Kinder brauchen Langeweile
Der Familientherapeut Jesper Juul schlägt vor: „Lassen Sie Ihre Kinder sich langweilen. Sie können das mit reinem Gewissen tun.“(1) Er beschreibt ein Szenario, in dem ein Kind äußert, dass ihm langweilig ist. Wird dem Kind dann sofort eine Idee angeboten, so würde es diese meistens sofort zurückweisen. Würde man aber einige Minuten warten, könne man sehen, dass das Kind sich bereits in etwas vertieft habe. „Langeweile ist der Schlüssel zur inneren Balance … Diejenigen, die die Unruhe vorbeiziehen lassen, kommen in Kontakt mit ihrer Kreativität“, so Jesper Juul. Ebenfalls betont er, dass es für Kinder wichtig ist, der inneren Kreativität zu folgen, denn so machen sie sich unabhängig von äußerer Anerkennung und Zustimmung und entwickeln Selbstwert. Auch würden Kinder, die sich ab und zu langweilen, eine größere innere Ruhe verspüren, wodurch die soziale Kompetenz gefördert würde.
Auch die Kinderpsychologin Lyn Fry sagt, dass Kinder, deren Eltern all ihre Freizeit befüllen, niemals lernen werden, dies selbst zu tun.

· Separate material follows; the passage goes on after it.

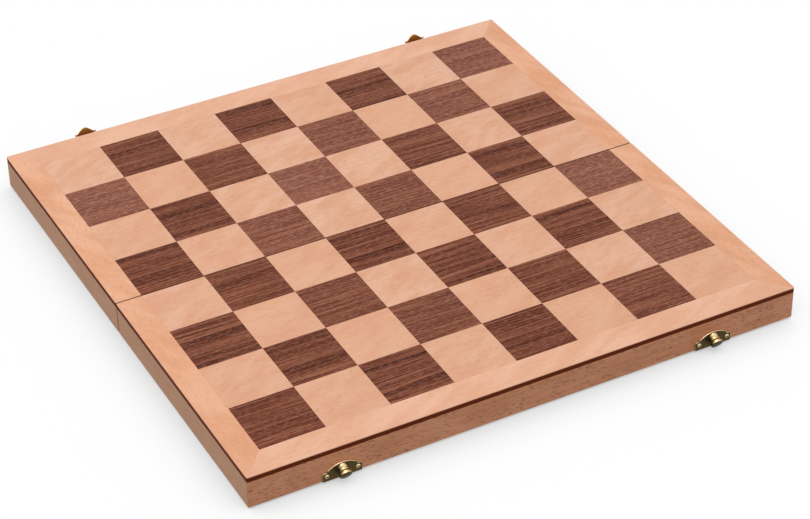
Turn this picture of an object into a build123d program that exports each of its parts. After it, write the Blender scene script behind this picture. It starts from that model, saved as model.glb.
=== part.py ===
from build123d import *

import os
from math import cos, hypot, radians, sin, tan

# A folding chess box laid open flat: two shallow wooden trays, open side down, hinged at a seam.
# +X runs along the seam, -Y towards the half with the knobs (the base), +Y towards the half with
# the hasps (the lid), +Z up. The origin is under the middle of the seam, at the lowest line of
# the hinge barrels. All lengths are in millimetres and all angles in degrees.

# ---- Playing surface and box ----
square = 45.0
squares_per_side = 8
border_side = 18.2
border_end = 20.4
seam_gap = 0.6
corner_radius = 1.0
wall_height = 19.9
wall_thickness = 8.0
panel_thickness = 3.2
veneer_thickness = 0.6
veneer_joint = 0.05
lining_thickness = 0.8
lining_margin = 0.3

# ---- Seam hinges ----
hinge_position = 110.0
hinge_length = 28.0
leaf_width = 7.2
leaf_thickness = 0.9
leaf_clearance = 0.1
knuckle_radius = 1.3
knuckle_gap = 0.3
hinge_drop = 0.15
hinge_pin_radius = 0.6
hinge_screw_spacing = 17.0
hinge_screw_inset = 4.4

# ---- Half-moon latch plates ----
latch_position = 135.0
plate_width = 27.2
plate_height = 11.6
plate_thickness = 0.9
ear_width = 3.2
ear_height = 6.5
ear_radius = 1.2
arc_foot = 7.8
bead_width = 0.8
bead_height = 0.35
latch_screw_spacing = 21.2
latch_screw_height = 3.8

# ---- Turned knobs, leaning towards the rim ----
knob_height = 7.0
knob_lean = 25.0
neck_radius = 3.1
neck_length = 1.9
ring_radius = 3.6
ring_length = 0.9
head_radius = 4.2
head_length = 1.7
flare_length = 0.5
dome_height = 0.7
rivet_radius = 1.2

# ---- Hasps, swung up from the closed position by the rest angle ----
hasp_rest_angle = 162.0
hasp_axis_out = 2.0
hasp_axis_height = 1.9
barrel_radius = 1.3
barrel_length = 15.0
hasp_knuckle = 6.6
hasp_pin_radius = 0.5
hasp_thickness = 0.8
hasp_length = 22.9
hasp_root_width = 11.6
hasp_waist_width = 10.4
hasp_shoulder_width = 12.8
hole_clearance = 0.4
hole_rim_width = 2.1
hole_bead_width = 0.8
tip_height = 4.3
tip_fullness = 0.55
shoulder_bead_radius = 0.8

# ---- Screws ----
screw_shank_radius = 0.8
screw_tip_length = 2.0
screw_tip_radius = 0.15
screw_slot_width = 0.45
screw_slot_depth = 0.4
screw_slot_turn = 45.0
countersink_angle = 90.0
hinge_screw_head_radius = 1.5
hinge_screw_length = 9.0
latch_screw_head_radius = 1.7
latch_screw_head_height = 0.9
latch_screw_edge_height = 0.3
latch_screw_length = 6.4

# ---- Fits ----
pin_clearance = 0.05
screw_clearance = 0.05
screw_end_clearance = 0.4

# ---- Derived levels and outlines ----
hinge_axis_height = knuckle_radius
rim = hinge_axis_height + hinge_drop
panel_bottom = rim + wall_height
panel_top = panel_bottom + panel_thickness
box_length = squares_per_side * square + 2 * border_side
half_rows = squares_per_side // 2
half_depth = half_rows * square + border_end
inner_face = seam_gap / 2
outer_face = inner_face + half_depth
half_middle = (inner_face + outer_face) / 2
closed_rim_gap = 2 * hinge_drop
knuckle_third = (hinge_length - 2 * knuckle_gap) / 3
head_start = neck_length + ring_length + flare_length
head_end = head_start + head_length

# Direction of each half from the seam along Y, and of each end from the middle along X.
signs = {"base": -1, "lid": 1}
ends = {"left": -1, "right": 1}

# The colour of a square repeats with the sum of its column and row, counted from the left corner
# of the base's outer wall, where a dark square lies.
parities = {"dark": 0, "light": 1}


def half_plane(side, height):
    """Horizontal plane at a height, with +y pointing from the seam to the half's outer wall."""
    return Plane(origin=(0, 0, height), x_dir=(signs[side], 0, 0), z_dir=(0, 0, 1))


def latch_plane(side, end, out):
    """Plane on a half's outer face at one latch: +y up from the rim, +z outwards."""
    sign = signs[side]
    return Plane(
        origin=(ends[end] * latch_position, sign * (outer_face + out), rim),
        x_dir=(-sign, 0, 0),
        z_dir=(0, sign, 0),
    )


def save(part, name):
    """Label a finished piece and write it to its own STEP file."""
    part.label = name
    export_step(part, f"parts/{name}.step")


def frame_strip(edge, side_width, outer_width, seam_width):
    """Corners of one mitred strip of a half's frame, in the half's plane."""
    outline = {
        "outer_left": (-box_length / 2, outer_face),
        "outer_right": (box_length / 2, outer_face),
        "seam_right": (box_length / 2, inner_face),
        "seam_left": (-box_length / 2, inner_face),
    }
    inset = {
        "outer_left": (side_width, -outer_width),
        "outer_right": (-side_width, -outer_width),
        "seam_right": (-side_width, seam_width),
        "seam_left": (side_width, seam_width),
    }
    corners = {
        "outer": ("outer_left", "outer_right"),
        "right": ("outer_right", "seam_right"),
        "seam": ("seam_right", "seam_left"),
        "left": ("seam_left", "outer_left"),
    }
    first, last = corners[edge]
    inner = [
        (outline[corner][0] + inset[corner][0], outline[corner][1] + inset[corner][1])
        for corner in (last, first)
    ]
    return [outline[first], outline[last], *inner]


def edge_in_half(side, edge):
    """Name of an edge in the half's own plane, which is turned end for end on the base."""
    swapped = {"left": "right", "right": "left"}
    return swapped.get(edge, edge) if side == "base" else edge


def latch_screw_seats(side, end, out):
    """Planes of one latch plate's two screws, facing outwards, at a distance from the wall."""
    plane = latch_plane(side, end, out)
    return [
        plane.shift_origin(plane.from_local_coords((across, latch_screw_height, 0)))
        for across in (-latch_screw_spacing / 2, latch_screw_spacing / 2)
    ]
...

Kinder müssten lernen, gelangweilt zu sein, um sich selbst zu motivieren, sich eine Beschäftigung zu suchen.(2)
Linda Caldwell von der Penn State University erforscht das Freizeitverhalten von Kindern und Jugendlichen und sagt: „Einer der Gründe, warum viele Kinder und Jugendliche nichts mit sich anzufangen wissen, ist paradoxerweise, dass sie sich noch nicht genug gelangweilt haben.“ Weil die Freizeit von Kindern so stark durchstrukturiert sei, fehle ihnen dann später die Fähigkeit, eigene Interessen wahrzunehmen und zu verfolgen, glaubt die Wissenschaftlerin.(3)
 
… und Erwachsene auch
Was für die Kinder gilt, gilt natürlich ebenso für Erwachsene. Es ist individuell sehr unterschiedlich, wie schnell man gelangweilt ist. So zückt der eine bereits beim Warten an der Supermarktkasse sein Smartphone, um die wenigen Minuten Wartezeit zu überbrücken. Der andere hingegen genießt auch eine lange Bahnfahrt, indem er einfach zum Fenster hinausschaut und nichts tut. Laut einer Umfrage des Meinungsforschungsinstituts TNS Emnid fühlen sich viele Erwachsene durch Beruf und Privatleben gestresst. Beinahe 60 Prozent wünschen sich weniger Terminstress im Alltag.(4) Daher unser Tipp: Nutzen Sie Ihre Freizeit und langweilen Sie sich einfach mal so richtig schön mit ihren Kindern!